Fluvial suspended sediment characteristics by high-resolution, surrogate metrics of turbidity, laser-diffraction, acoustic backscatter, and acoustic attenuation

Sedimentation is a primary and growing environmental, engineering, and agricultural issue around the world. However, collection of the data needed to develop solutions to sedimentation issues has declined by about three-fourths since 1983. Suspended-sediment surrogates have the potential to obtain sediment data using methods that are more accurate, of higher spatial and temporal resolution, and with less manually intensive, costly, and hazardous methods. The improved quality of sediment data from high-resolution surrogates may inform improved understanding and solutions to sedimentation problems.
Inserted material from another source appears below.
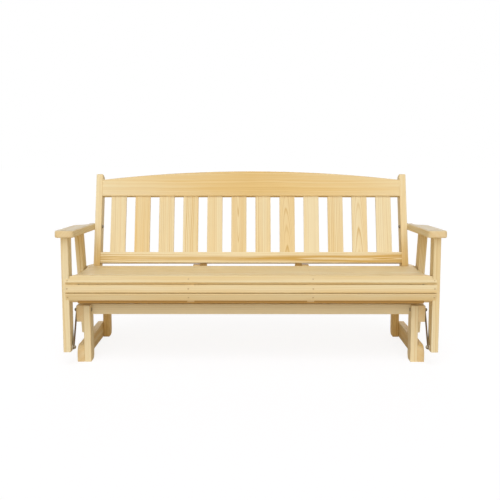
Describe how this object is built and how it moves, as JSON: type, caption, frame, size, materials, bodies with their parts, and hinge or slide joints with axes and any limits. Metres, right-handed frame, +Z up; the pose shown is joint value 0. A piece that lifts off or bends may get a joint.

The field experiments for this research include physical samples of suspended sediment collected concurrently with surrogate metrics from instruments including 1.2, 1.5, and 3.0 megahertz frequency acoustic doppler current profilers, a nephelometric turbidity sensor, and a laser-diffraction particle size analyzer. This comprehensive data set was collected over five storms in 2009 and 2010 at Yellow River near Atlanta, Georgia. Fluvial suspended sediment characteristics in this study can be determined by high-resolution surrogate parameters of turbidity, laser-diffraction and acoustics with model errors 33% to 49% lower than traditional methods using streamflow alone. Hysteresis in sediment-turbidity relations for single storm events was observed and quantitatively related to PSD changes of less than 10 microns in the fine silt to clay size range. Suspended sediment particle size detection (PSD) is significantly correlated with ratios of measured acoustic attenuation at different frequencies; however the data do not fit the theoretical relations. Using both relative acoustic backscatter (RB) and acoustic attenuation as explanatory variables results in a significantly improved model of suspended sediment compared with traditional sonar equations using only RB. High resolution PSD data from laser diffraction provide uniquely valuable information; however the size detection limits of the instrument is a significant limitation.